▶ [EXERCISE]: Only the lines from the one containing "# Cord, ball and skirt" down to the one containing "obj.matrix_world = world", inclusive, are to be quoted exactly.

▶

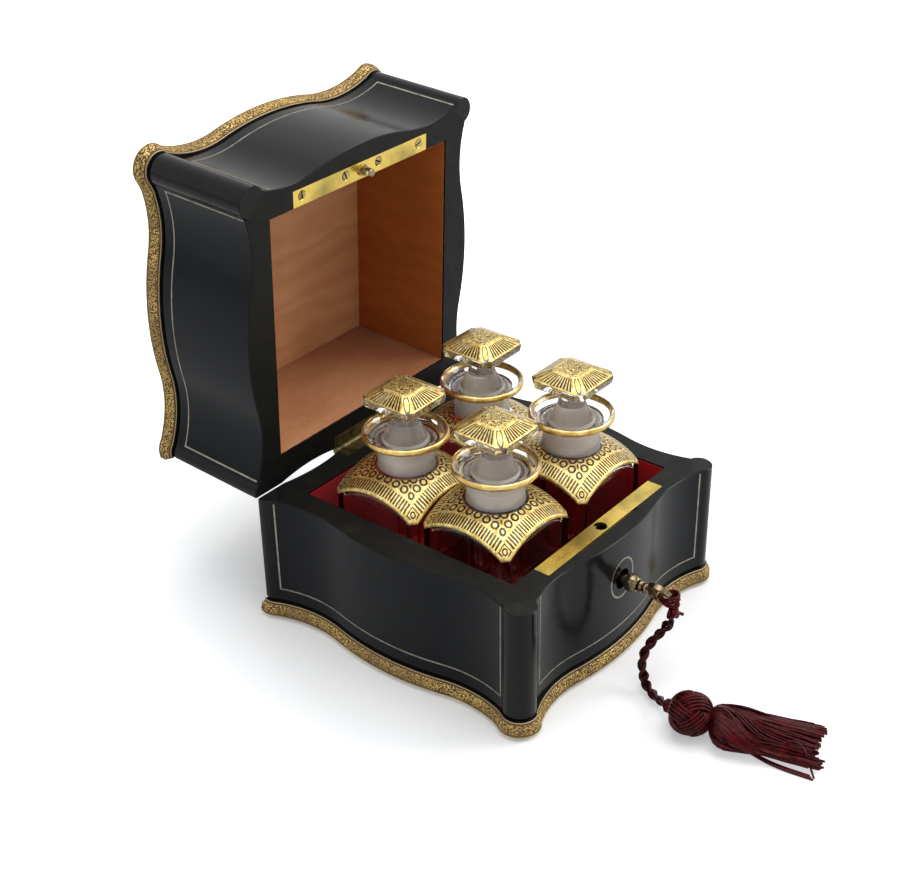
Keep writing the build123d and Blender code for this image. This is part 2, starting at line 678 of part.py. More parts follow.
def key():
    """A barrel key: bored shank with its bit, turned collar, and a pierced oval bow."""
    turned = make_face([
        Line((KEY_TIP, 0), (KEY_TIP, SHANK_RADIUS)),
        Line((KEY_TIP, SHANK_RADIUS), (-66.6, SHANK_RADIUS)),
        Line((-66.6, SHANK_RADIUS), (-66.9, 3.4)),
        ThreePointArc((-66.9, 3.4), (-69.2, 3.5), (-71.2, 2.5)),
        Line((-71.2, 2.5), (-71.4, 1.6)),
        ThreePointArc((-71.4, 1.6), (-72.4, 2.5), (-73.4, 1.6)),
        ThreePointArc((-73.4, 1.6), (-74.4, 2.1), (-75.4, 1.4)),
        Line((-75.4, 1.4), (-76.2, 1.2)),
        Line((-76.2, 1.2), (-76.2, 0)),
        Line((-76.2, 0), (KEY_TIP, 0)),
    ])
    body = revolve(turned, axis=Axis.X)
    bit = block(KEY_TIP - BIT_LENGTH, KEY_TIP, -BIT_WIDTH / 2, BIT_WIDTH / 2, SHANK_RADIUS - 0.6, BIT_REACH)
    body += bit
    middle = (BOW_START + BOW_END) / 2
    length = BOW_START - BOW_END
    bow = Ellipse(length / 2, BOW_WIDE / 2) - Ellipse(length / 2 - BOW_RIM, BOW_WIDE / 2 - BOW_RIM)
    scrolls = Sketch()
    for side in (-1, 1):
        scrolls += Pos(length / 2 - 3.2, side * 2.6) * (Circle(2.1) - Circle(1.1))
    bow += scrolls & Ellipse(length / 2 - 0.5, BOW_WIDE / 2 - 0.5)
    flat = Plane(origin=(middle, 0, 0), x_dir=(1, 0, 0), z_dir=(0, -1, 0))
    body += extrude(flat * bow, amount=BOW_THICK / 2, both=True)
    body -= rod((KEY_TIP + 1, 0, 0), (DRILL_PIN_TIP - 0.8, 0, 0), DRILL_PIN_RADIUS + 0.06)
    return Pos(0, 0, KEY_Z) * Rot(0, -BIT_ANGLE, 0) * Rot(0, 0, 90) * body


write("key", key())

# Loop and knot on the bow
loop = Pos(*LOOP_CENTRE) * Torus(LOOP_RADIUS, LOOP_CORD)
knot = Pos(*KNOT_CENTRE) * Sphere(KNOT_RADIUS)
tail = rod((0.1, LOOP_CENTRE[1] - LOOP_RADIUS, KEY_Z), KNOT_CENTRE, LOOP_CORD)
write("key_loop", loop + tail + knot)

# Cord, ball and skirt
points = [Vector(*p) for p in CORD_ROUTE]
radii = []
for before, here, after in zip(points, points[1:], points[2:]):
    turn = (here - before).get_angle(after - here)
    shorter = min((here - before).length, (after - here).length)
    radii.append(0.45 * shorter / math.tan(math.radians(turn / 2)))
print("cord arc radii", [round(r, 1) for r in radii])
cord_path = FilletPolyline(*points, radius=radii)
cord = sweep(Plane(origin=points[0], z_dir=points[1] - points[0]) * Circle(CORD_RADIUS), path=cord_path)
print("cord length", round(cord_path.length, 1), "volume", round(cord.volume, 1),
      "section times length", round(math.pi * CORD_RADIUS ** 2 * cord_path.length, 1))
ball = Pos(*BALL_CENTRE) * Sphere(BALL_RADIUS)
write("tassel_cord", cord - ball)
write("tassel_ball", ball)

yaw = math.radians(SKIRT_YAW)
forward = Vector(math.cos(yaw), math.sin(yaw), 0)
skirt_start = Vector(BALL_CENTRE[0], BALL_CENTRE[1], 0) + forward * (BALL_RADIUS - 1.2)
rings = []
for along, half_wide, half_high, height in SKIRT_SECTIONS:
    centre = skirt_start + forward * along + Vector(0, 0, height)
    plane = Plane(origin=centre, x_dir=(-math.sin(yaw), math.cos(yaw), 0), z_dir=forward)
    rings.append(plane * Ellipse(half_wide, half_high))
write("tassel_skirt", loft(rings) - ball)
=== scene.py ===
# %% [markdown]
# # A perfume casket
# A serpentine black casket stands open on a table. Four scent bottles with gilt shoulders stand in its well,
# and a small key with a silk tassel hangs from its lock. The box itself, its brass and its silk linings are
# exact solids that come ready made. This lesson gives them their finishes, and builds by hand what a solid
# modeller does badly: pressed gilt leaf, cut glass, woven silk and a tassel.

# %% The frame
import math
import random
import bpy
import bmesh
from mathutils import Matrix, Vector, noise as ripples


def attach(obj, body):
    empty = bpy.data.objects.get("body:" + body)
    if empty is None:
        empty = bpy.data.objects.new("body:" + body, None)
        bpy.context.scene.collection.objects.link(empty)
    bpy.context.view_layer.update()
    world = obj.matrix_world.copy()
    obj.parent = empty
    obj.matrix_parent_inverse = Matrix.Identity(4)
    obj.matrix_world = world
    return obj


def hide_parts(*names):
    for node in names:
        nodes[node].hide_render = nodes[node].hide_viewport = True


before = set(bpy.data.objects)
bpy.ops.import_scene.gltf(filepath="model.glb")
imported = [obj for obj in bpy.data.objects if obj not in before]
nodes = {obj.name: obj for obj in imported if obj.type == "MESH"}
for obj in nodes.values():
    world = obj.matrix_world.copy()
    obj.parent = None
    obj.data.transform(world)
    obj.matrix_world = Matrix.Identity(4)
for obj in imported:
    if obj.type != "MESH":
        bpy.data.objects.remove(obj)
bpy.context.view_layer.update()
MM = 0.001
print("frame loaded,", len(nodes), "solids")

# %% [markdown]
# ## The camera
# The photographer stood to the left of the front and looked down on the open box. The camera's place was found
# from straight edges of known length, so it is written here as three numbers for the place and three angles.

# %% Camera
YAW, PITCH, ROLL = (math.radians(a) for a in (50.61, -30.74, -1.12))
forward = Vector((math.sin(YAW) * math.cos(PITCH), math.cos(YAW) * math.cos(PITCH), math.sin(PITCH)))
level = Vector((math.cos(YAW), -math.sin(YAW), 0))
upright = level.cross(forward)
right = level * math.cos(ROLL) + upright * math.sin(ROLL)
up = upright * math.cos(ROLL) - level * math.sin(ROLL)
camera_data = bpy.data.cameras.new("camera")
camera_data.sensor_width = 36.0
camera_data.lens = 64.79
camera_data.clip_start = 0.01
camera = bpy.data.objects.new("camera", camera_data)
bpy.context.scene.collection.objects.link(camera)
turn = Matrix((right, up, -forward)).transposed().to_4x4()
camera.matrix_world = Matrix.Translation((-0.42577, -0.33070, 0.39378)) @ turn
bpy.context.scene.camera = camera
print("camera looks along", [round(v, 3) for v in forward])


# %% [markdown]
# ## Helpers
# Every finished piece stands at the origin, with its place in its mesh. These few helpers turn a bmesh into
# such a piece, give it a finish and hang it on the body that it moves with.

# %% Making pieces
def mesh_of(name, bm):
    """The mesh that a bmesh describes. The bmesh itself is freed."""
    mesh = bpy.data.meshes.new(name)
    bm.to_mesh(mesh)
    bm.free()
    return mesh


def piece(name, bm, body, finishes, replaced=(), smooth=35.0):
    """A bmesh becomes a finished piece that rides on a body."""
    return dress(name, mesh_of(name, bm), body, finishes, replaced, smooth)


def dress(name, mesh, body, finishes, replaced=(), smooth=35.0):
    """A mesh becomes a finished piece that rides on a body."""
    obj = bpy.data.objects.new(name, mesh)
    bpy.context.scene.collection.objects.link(obj)
    for finish in finishes if isinstance(finishes, (list, tuple)) else [finishes]:
        mesh.materials.append(finish)
    if smooth is not None:
        mesh.shade_smooth()
        mesh.set_sharp_from_angle(angle=math.radians(smooth))
    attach(obj, body)
    if replaced:
        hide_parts(*replaced)
    return obj


def evaluated(obj):
    """The mesh of an object as its modifiers or its curve make it. The object itself is removed."""
    bpy.context.view_layer.update()
    graph = bpy.context.evaluated_depsgraph_get()
    mesh = bpy.data.meshes.new_from_object(obj.evaluated_get(graph))
    bpy.data.objects.remove(obj)
    return mesh


# %% [markdown]
# ## The cord's line
# The tassel hangs on a short cord that falls from the key, touches the table and rises into the woven ball.
# A smooth spline along a few control points lies as a limp cord lies. The solid cord was bent on a line within
# about a millimetre of this one.

# %% Cord line
CORD_ROUTE = (
    (-1.1, -87.2, 26.8),
    (-5.0, -82.6, 20.2),
    (-8.8, -79.7, 12.4),
    (-12.6, -82.8, 4.8),
    (-15.6, -89.2, 2.6),
    (-19.6, -96.2, 4.8),
    (-22.1, -102.3, 7.2),
)


def spline_points(name, points, resolution=24):
    """Points along a smooth spline whose control points are in millimetres. The result is in metres."""
    curve = bpy.data.curves.new(name, "CURVE")
    curve.dimensions = "3D"
    curve.resolution_u = resolution
    spline = curve.splines.new("NURBS")
    spline.points.add(len(points) - 1)
    for target, point in zip(spline.points, points):
        target.co = (*(Vector(point) * MM), 1.0)
    spline.order_u = 3
    spline.use_endpoint_u = True
    obj = bpy.data.objects.new(name, curve)
    bpy.context.scene.collection.objects.link(obj)
    mesh = evaluated(obj)
    line = [v.co.copy() for v in mesh.vertices]
    bpy.data.meshes.remove(mesh)
    bpy.data.curves.remove(curve)
    return line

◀

▶ [SOLUTION]:
# Cord, ball and skirt
points = [Vector(*p) for p in CORD_ROUTE]
radii = []
for before, here, after in zip(points, points[1:], points[2:]):
    turn = (here - before).get_angle(after - here)
    shorter = min((here - before).length, (after - here).length)
    radii.append(0.45 * shorter / math.tan(math.radians(turn / 2)))
print("cord arc radii", [round(r, 1) for r in radii])
cord_path = FilletPolyline(*points, radius=radii)
cord = sweep(Plane(origin=points[0], z_dir=points[1] - points[0]) * Circle(CORD_RADIUS), path=cord_path)
print("cord length", round(cord_path.length, 1), "volume", round(cord.volume, 1),
      "section times length", round(math.pi * CORD_RADIUS ** 2 * cord_path.length, 1))
ball = Pos(*BALL_CENTRE) * Sphere(BALL_RADIUS)
write("tassel_cord", cord - ball)
write("tassel_ball", ball)

yaw = math.radians(SKIRT_YAW)
forward = Vector(math.cos(yaw), math.sin(yaw), 0)
skirt_start = Vector(BALL_CENTRE[0], BALL_CENTRE[1], 0) + forward * (BALL_RADIUS - 1.2)
rings = []
for along, half_wide, half_high, height in SKIRT_SECTIONS:
    centre = skirt_start + forward * along + Vector(0, 0, height)
    plane = Plane(origin=centre, x_dir=(-math.sin(yaw), math.cos(yaw), 0), z_dir=forward)
    rings.append(plane * Ellipse(half_wide, half_high))
write("tassel_skirt", loft(rings) - ball)
=== scene.py ===
# %% [markdown]
# # A perfume casket
# A serpentine black casket stands open on a table. Four scent bottles with gilt shoulders stand in its well,
# and a small key with a silk tassel hangs from its lock. The box itself, its brass and its silk linings are
# exact solids that come ready made. This lesson gives them their finishes, and builds by hand what a solid
# modeller does badly: pressed gilt leaf, cut glass, woven silk and a tassel.

# %% The frame
import math
import random
import bpy
import bmesh
from mathutils import Matrix, Vector, noise as ripples


def attach(obj, body):
    empty = bpy.data.objects.get("body:" + body)
    if empty is None:
        empty = bpy.data.objects.new("body:" + body, None)
        bpy.context.scene.collection.objects.link(empty)
    bpy.context.view_layer.update()
    world = obj.matrix_world.copy()
    obj.parent = empty
    obj.matrix_parent_inverse = Matrix.Identity(4)
    obj.matrix_world = world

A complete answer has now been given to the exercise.